Another thing that bothers me is that they use my friends' names. My friend may truly like Wal-Mart, but is she okay with her name being used to suggest a page to me over and over again in the hopes that the fifth or tenth or twentieth time I see it, I might relent and click "like?" I'm not cool with Facebook using my name that way. If Facebook wants to suggest one of my likes to a friend of mine, because Facebook believes that friend is likely to be interested, that's great. That makes me actually feel kind of good about Facebook having so much data about us. If Facebook wants to nag my friend to check out a page because that advertiser is paying Facebook to nag him, well, maybe that's the price of using Facebook, but please don't use my name.
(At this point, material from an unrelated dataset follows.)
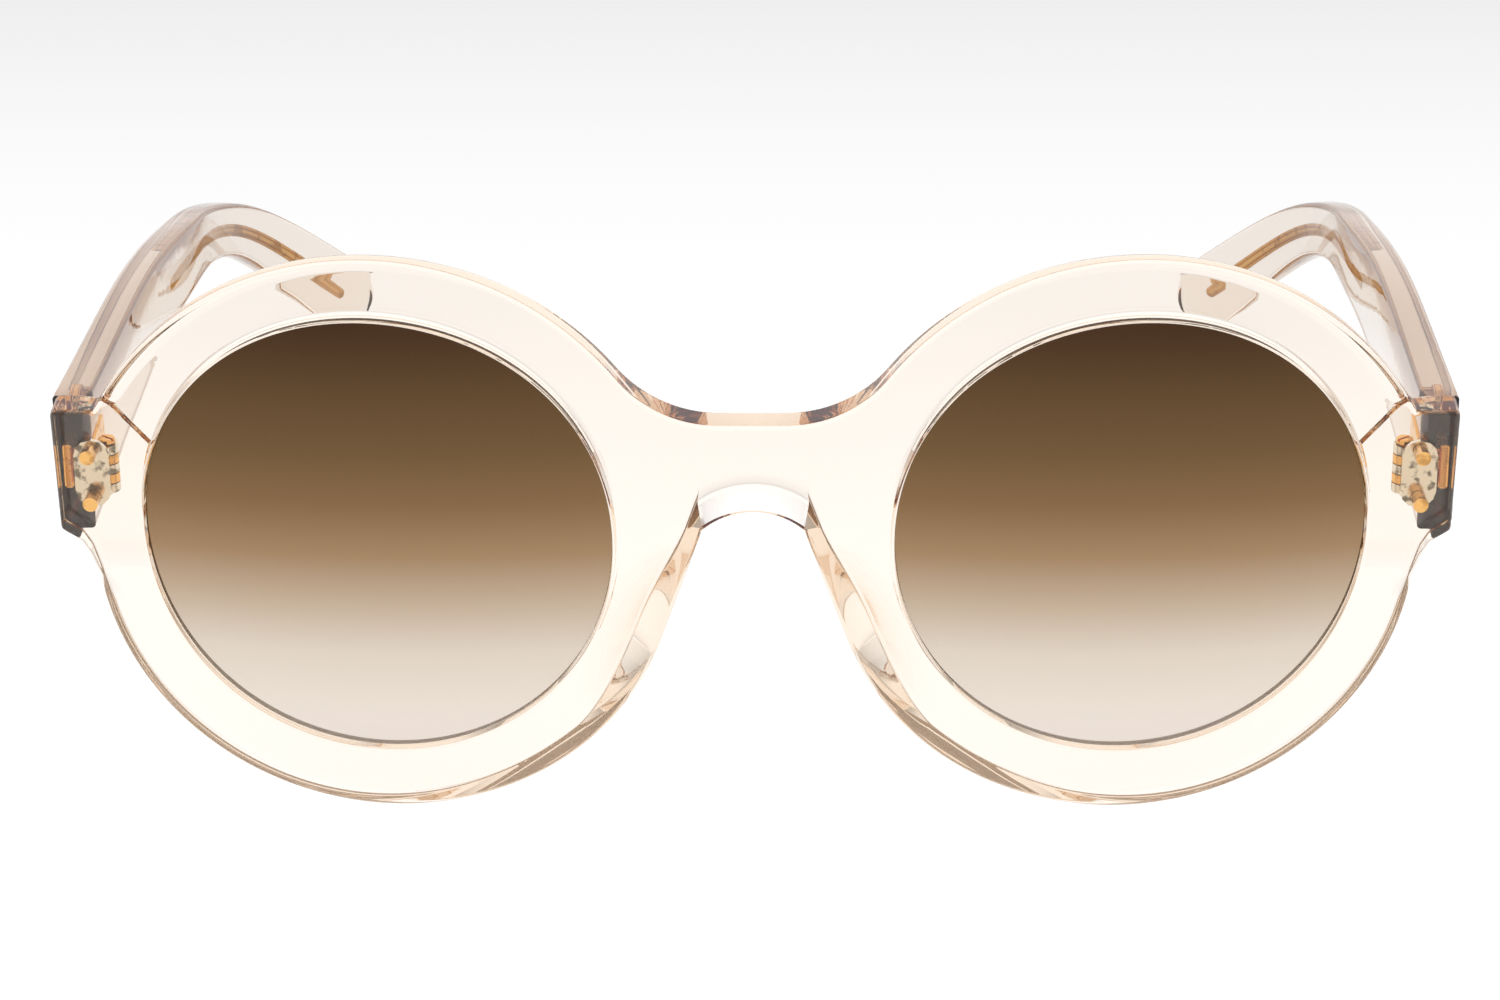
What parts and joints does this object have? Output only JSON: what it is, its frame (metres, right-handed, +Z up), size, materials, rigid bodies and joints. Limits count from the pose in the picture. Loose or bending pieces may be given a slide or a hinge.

I'm sure the TOS says they can, but common courtesy should apply. Perhaps it is public information that you support a particular candidate in the presidential election, but it would be out of line for me to send hundreds of emails to HN users saying, "THOMAS H. PTACEK THINKS YOU SHOULD VOTE FOR MITT HUSSEIN JOHNSON." The opinion might be yours, but the obnoxious style wouldn't be, so it wouldn't be fair to invoke your name.

it ruins your hipster cred.
Not if you "like" ironically.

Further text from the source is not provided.